Revenue from the Measure H sales tax increase would add close to $355 million annually for homelessness relief services over the next 10 years, The Los Angeles Times reported. Those funds would also provide support for the city’s new housing, along with rental subsidies and services for thousands more units to be built across the country.

Additional support for new housing might not have happened, however, had city residents not voted against Measure S, a proposal that targeted big developers and sought to enact a two-year moratorium on new projects. Many of the projects that would have been affected were earmarked housing for the homeless, according to The Guardian. The measure was defeated by a 70-30 margin.

“We applaud the voters of Los Angeles for their overwhelming rejection of Measure S,” Peter Lynn, executive director of the Los Angeles Homeless Services Authority, and Wendy Greuel, chair of the Los Angeles Homeless Services Authority Commission, said in a joint statement. “They understood that the initiative would have dealt a tremendous blow to the effort to build affordable and low-income housing in the city.”

“As the voters of Los Angeles made very clear yesterday, the only long-term solution to homelessness is housing,” they continued.

Despite these recent wins, efforts to allocate funds for Los Angeles’ homelessness relief has been met with opposition from conservatives who claim the city is giving the homeless too much leeway to pitch tents and liberals who argue that the city isn’t moving fast enough to help get people off the streets.

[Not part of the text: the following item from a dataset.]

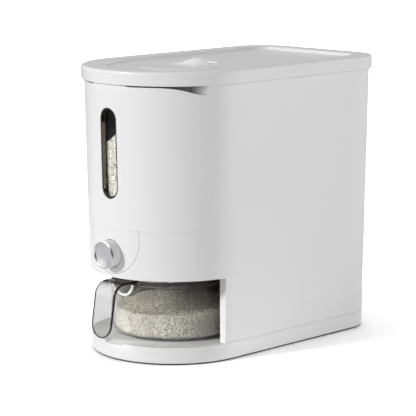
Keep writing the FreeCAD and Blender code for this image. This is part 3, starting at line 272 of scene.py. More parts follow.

Mounting pressure from both sides left Los Angeles’ leaders undeterred, as the city plans to break ground onĀ 10 initial homeless housing projects over the next two years and is in the process of creating teams of housing experts, social workers and addiction specialists to first assess, then address the severity of the city’s homelessness problem, The Guardian reported.

So far, Measure S has received 67.4 percent of the votes counted, but some homeless service advocates say they won’t celebrate just yet, not until all the votes have come in.

“I am not ready to celebrate the passage of H yet,” Dora Leong Gallo, chief executive officer of A Community of Friends, a nonprofit that manages housing projects for the chronically homeless, told The Los Angeles Times. “I am thrilled it reached its hurdle of two-thirds vote by the end of the evening but only by 4,000-plus votes.”